Data:
________________

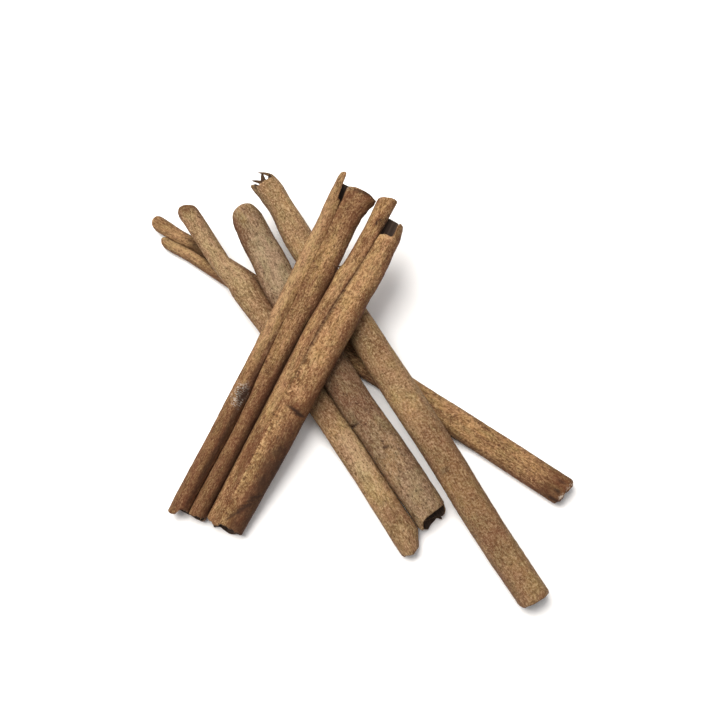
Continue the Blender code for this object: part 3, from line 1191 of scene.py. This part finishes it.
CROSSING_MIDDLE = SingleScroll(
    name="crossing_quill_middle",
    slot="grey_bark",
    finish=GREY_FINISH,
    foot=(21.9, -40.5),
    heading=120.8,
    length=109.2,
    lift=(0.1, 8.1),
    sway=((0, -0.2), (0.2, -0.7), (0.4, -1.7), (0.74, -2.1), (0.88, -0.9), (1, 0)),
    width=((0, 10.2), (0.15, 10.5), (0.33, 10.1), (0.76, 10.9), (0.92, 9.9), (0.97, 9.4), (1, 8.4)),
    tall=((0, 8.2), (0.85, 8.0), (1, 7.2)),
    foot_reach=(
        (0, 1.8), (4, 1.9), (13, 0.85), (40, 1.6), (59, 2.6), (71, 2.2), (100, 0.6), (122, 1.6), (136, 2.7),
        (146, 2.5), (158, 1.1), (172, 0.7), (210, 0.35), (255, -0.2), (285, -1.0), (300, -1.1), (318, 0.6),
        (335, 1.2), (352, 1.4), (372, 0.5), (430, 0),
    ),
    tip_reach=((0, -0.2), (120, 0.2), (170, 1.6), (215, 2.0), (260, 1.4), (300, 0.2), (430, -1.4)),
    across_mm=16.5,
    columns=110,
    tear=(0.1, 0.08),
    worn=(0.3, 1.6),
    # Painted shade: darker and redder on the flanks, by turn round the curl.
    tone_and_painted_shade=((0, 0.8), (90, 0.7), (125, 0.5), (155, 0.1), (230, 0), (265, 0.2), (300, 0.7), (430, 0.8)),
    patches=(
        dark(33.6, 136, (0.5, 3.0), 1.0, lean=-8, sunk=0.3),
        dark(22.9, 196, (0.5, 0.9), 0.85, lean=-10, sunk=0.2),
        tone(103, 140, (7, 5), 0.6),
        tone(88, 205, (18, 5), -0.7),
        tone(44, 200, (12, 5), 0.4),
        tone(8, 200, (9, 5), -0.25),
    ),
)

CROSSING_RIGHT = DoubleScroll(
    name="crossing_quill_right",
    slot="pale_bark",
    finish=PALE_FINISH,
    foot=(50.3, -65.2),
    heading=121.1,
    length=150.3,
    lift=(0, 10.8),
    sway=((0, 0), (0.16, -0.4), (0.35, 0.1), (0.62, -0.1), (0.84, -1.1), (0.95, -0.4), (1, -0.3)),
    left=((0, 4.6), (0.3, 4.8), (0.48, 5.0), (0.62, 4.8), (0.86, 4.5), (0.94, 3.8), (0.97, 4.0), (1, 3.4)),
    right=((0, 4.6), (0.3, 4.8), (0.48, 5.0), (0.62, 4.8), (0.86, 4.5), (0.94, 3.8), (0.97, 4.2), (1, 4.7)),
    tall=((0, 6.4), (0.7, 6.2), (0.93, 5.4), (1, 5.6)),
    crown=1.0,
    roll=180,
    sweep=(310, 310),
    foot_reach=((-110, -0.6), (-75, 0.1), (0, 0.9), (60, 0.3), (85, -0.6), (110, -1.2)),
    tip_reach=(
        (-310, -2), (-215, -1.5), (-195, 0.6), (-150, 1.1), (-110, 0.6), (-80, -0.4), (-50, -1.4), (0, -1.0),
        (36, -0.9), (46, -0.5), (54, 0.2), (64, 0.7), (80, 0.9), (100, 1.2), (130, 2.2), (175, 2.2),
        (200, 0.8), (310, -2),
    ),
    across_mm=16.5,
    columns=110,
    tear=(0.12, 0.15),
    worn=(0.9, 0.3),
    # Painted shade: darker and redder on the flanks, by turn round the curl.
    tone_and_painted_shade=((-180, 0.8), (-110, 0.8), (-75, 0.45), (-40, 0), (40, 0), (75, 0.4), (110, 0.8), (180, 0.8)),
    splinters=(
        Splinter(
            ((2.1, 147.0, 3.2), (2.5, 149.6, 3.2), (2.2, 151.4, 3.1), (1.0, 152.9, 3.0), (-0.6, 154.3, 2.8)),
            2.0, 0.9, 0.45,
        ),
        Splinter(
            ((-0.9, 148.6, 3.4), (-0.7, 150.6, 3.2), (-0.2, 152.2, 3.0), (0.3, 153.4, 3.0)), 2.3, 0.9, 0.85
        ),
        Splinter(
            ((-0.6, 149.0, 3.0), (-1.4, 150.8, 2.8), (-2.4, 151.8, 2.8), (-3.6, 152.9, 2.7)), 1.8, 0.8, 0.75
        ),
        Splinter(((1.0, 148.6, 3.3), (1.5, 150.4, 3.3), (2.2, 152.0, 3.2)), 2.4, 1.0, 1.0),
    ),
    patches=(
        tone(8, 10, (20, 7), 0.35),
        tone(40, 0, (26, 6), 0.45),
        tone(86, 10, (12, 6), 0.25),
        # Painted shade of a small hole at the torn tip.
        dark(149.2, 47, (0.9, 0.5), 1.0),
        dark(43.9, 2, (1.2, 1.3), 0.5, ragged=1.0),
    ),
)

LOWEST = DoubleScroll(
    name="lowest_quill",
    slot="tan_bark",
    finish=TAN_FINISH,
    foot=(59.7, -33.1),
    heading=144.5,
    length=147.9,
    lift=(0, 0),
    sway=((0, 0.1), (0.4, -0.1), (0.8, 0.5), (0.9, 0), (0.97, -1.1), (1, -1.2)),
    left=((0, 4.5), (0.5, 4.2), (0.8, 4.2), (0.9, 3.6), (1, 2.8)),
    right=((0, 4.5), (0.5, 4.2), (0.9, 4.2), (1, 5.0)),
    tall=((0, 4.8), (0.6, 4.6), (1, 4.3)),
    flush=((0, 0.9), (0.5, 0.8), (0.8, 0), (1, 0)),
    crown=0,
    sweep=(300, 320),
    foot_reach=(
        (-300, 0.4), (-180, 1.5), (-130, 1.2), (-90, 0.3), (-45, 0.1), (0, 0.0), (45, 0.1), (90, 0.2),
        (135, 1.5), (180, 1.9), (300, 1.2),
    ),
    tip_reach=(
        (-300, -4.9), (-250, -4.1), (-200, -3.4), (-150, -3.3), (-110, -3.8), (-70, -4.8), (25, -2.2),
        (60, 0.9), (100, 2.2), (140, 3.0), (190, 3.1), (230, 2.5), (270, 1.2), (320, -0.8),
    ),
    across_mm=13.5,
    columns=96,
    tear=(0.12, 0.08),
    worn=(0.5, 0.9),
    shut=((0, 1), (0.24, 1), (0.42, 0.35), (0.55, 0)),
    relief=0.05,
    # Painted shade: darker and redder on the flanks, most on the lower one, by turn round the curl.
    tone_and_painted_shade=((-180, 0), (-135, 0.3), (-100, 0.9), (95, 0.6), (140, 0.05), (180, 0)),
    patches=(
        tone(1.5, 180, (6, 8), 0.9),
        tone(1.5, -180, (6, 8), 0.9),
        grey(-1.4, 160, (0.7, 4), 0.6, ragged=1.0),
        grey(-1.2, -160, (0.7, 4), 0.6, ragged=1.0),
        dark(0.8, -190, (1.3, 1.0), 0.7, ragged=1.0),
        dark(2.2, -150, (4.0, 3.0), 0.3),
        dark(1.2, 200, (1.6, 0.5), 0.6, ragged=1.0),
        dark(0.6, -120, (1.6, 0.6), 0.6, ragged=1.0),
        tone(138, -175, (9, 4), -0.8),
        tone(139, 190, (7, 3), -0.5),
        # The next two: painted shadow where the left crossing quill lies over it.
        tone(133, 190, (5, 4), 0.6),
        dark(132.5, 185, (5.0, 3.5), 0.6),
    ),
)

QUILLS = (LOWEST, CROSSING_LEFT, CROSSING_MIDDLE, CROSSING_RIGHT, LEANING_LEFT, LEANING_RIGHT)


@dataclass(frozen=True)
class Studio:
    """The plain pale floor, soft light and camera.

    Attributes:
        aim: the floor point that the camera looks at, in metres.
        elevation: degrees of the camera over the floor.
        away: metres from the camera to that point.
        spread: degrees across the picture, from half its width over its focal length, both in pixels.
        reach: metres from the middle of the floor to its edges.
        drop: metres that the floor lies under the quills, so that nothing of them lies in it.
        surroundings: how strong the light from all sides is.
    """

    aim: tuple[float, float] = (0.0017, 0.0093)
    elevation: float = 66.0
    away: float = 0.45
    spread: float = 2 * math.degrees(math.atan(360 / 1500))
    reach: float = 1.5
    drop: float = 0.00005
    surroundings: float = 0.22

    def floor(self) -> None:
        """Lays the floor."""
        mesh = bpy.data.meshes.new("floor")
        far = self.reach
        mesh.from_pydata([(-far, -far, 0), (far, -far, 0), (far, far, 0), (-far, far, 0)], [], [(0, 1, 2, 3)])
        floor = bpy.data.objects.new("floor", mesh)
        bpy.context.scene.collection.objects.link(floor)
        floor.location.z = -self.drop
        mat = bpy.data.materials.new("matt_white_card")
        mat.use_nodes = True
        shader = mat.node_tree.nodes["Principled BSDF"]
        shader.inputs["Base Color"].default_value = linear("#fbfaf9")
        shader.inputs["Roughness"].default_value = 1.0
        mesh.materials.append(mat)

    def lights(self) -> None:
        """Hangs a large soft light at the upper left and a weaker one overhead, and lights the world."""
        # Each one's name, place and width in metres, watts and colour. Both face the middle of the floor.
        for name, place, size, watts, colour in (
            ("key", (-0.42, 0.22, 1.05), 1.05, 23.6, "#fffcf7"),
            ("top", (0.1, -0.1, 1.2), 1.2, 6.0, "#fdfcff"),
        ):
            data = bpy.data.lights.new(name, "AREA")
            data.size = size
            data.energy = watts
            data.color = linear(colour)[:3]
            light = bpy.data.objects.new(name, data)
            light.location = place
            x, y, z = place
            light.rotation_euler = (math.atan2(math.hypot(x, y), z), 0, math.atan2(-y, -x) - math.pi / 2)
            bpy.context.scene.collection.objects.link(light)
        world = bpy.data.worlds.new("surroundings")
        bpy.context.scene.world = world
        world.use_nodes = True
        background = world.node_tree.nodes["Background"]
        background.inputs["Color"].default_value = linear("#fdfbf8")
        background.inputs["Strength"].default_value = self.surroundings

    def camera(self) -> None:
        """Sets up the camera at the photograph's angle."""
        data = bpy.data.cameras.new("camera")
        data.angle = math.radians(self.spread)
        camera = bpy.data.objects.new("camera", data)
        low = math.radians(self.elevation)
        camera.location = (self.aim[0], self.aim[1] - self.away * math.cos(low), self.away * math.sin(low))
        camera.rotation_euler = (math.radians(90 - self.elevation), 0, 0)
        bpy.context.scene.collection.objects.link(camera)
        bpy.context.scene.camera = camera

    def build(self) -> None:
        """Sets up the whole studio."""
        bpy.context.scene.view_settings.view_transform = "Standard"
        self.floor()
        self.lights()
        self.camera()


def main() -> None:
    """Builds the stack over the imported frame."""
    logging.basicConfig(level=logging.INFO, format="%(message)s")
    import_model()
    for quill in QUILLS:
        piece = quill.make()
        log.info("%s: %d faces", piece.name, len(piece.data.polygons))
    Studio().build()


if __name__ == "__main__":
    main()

________________

Task prompt: Lines from the one containing "import_model()" through the final line are to be given again verbatim, with nothing before or after.

Solution for this problem:
    import_model()
    for quill in QUILLS:
        piece = quill.make()
        log.info("%s: %d faces", piece.name, len(piece.data.polygons))
    Studio().build()


if __name__ == "__main__":
    main()